Person about to open a financial app on their phone

These apps have transformed the landscape of personal finance, but understanding the game they're playing is the first step to making sure you're the one in control of your money, not them.

  • Frictionless Environment: Modern apps remove the time and effort once required to trade, encouraging more frequent and impulsive actions.
  • Gamification Hooks: Elements like points, badges, and celebratory animations trigger dopamine releases, making trading feel like a rewarding game.
  • Social Proof & FOMO: Displaying 'trending' stocks or what other users are buying creates a fear of missing out, pushing you toward herd behavior.
  • Loss Aversion Amplification: The psychological pain of a loss is about twice as powerful as the pleasure of a gain, a bias that app designs can exploit to provoke emotional decisions like panic-selling.

Frequently Asked Questions

Conceptual image of a brain being influenced by financial technology

What exactly is 'gamification' in a finance app?

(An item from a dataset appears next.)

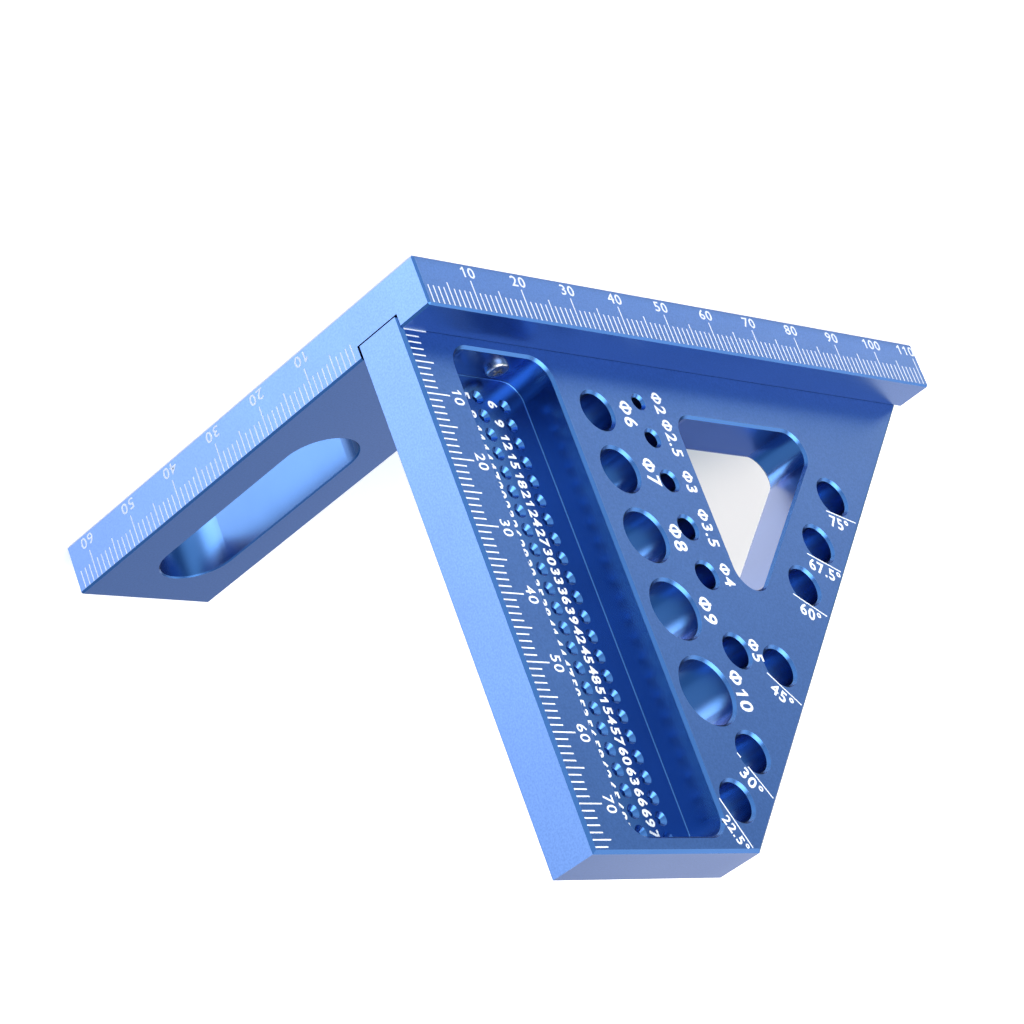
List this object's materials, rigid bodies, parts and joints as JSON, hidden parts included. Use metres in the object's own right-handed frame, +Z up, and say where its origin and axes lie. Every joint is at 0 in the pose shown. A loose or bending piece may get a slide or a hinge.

Gamification is the strategy of applying game-like elements to non-game contexts. In finance apps, this shows up as digital confetti after you make a trade, earning badges for certain activities, or seeing a 'power-up' animation when you deposit funds. The purpose is to make otherwise mundane financial tasks feel exciting and instantly rewarding. This taps into your brain's reward system, releasing a small amount of dopamine.

While it can feel fun, this process can subtly turn a long-term strategy like investing into a short-term hunt for the next reward. It prioritizes the feeling of action over the quality of the decision, encouraging higher trading frequency which, for most people, does not lead to better returns and can increase transaction costs or tax burdens.

How do apps use 'social proof' to influence my decisions?

Social proof is the deep-seated human bias to assume the actions of others are the correct behavior in a given situation. Financial apps masterfully leverage this. When an app shows you a list of the 'Top 100' most-held stocks or highlights assets that are 'trending' among its users, it's creating a powerful sense of consensus. You see that thousands of other people are buying a particular stock and your brain interprets that as a signal of safety or opportunity.

This often creates a powerful fear of missing out (FOMO). It can compel you to jump into a trade without doing your own research, simply because everyone else seems to be doing it. It substitutes the wisdom of the crowd for your own financial diligence, which can be an incredibly risky way to manage your money.

Why does seeing red numbers in my portfolio feel so much worse than seeing green numbers feels good?

This is a direct result of a cognitive bias known as 'loss aversion.' Pioneering research by psychologists Daniel Kahneman and Amos Tversky found that, for most people, the psychological pain of losing a certain amount of money is roughly twice as powerful as the pleasure of gaining the exact same amount. Losing $100 feels as bad as gaining $200 feels good. App designers are acutely aware of this.

They often use design to amplify this feeling. Gains might be shown in a calm, pleasant green, but losses are displayed in a stark, alarming red that triggers an immediate sense of threat and urgency. This emotional response can easily override rational thinking, leading to classic investing mistakes like panic-selling at the bottom of a market dip instead of sticking to a pre-defined strategy.

Are these design tricks always bad for the user?

Not inherently, but it all comes down to the app's business model and intent. The same psychological principles can be used to build positive financial habits. For example, a savings app that uses celebratory animations when you hit a goal or automatically rounds up your purchases is using gamification to help you. A budgeting app that uses a calming interface to reduce financial anxiety is using thoughtful design to improve your well-being.

The danger arises when an app's revenue is tied directly to your activity level, such as with payment for order flow in brokerage apps. In that case, the incentive is to design a platform that maximizes your engagement and trading frequency, regardless of whether those actions benefit your financial health. The best defense isn't a new app; it's knowing the game is being played inside your own head.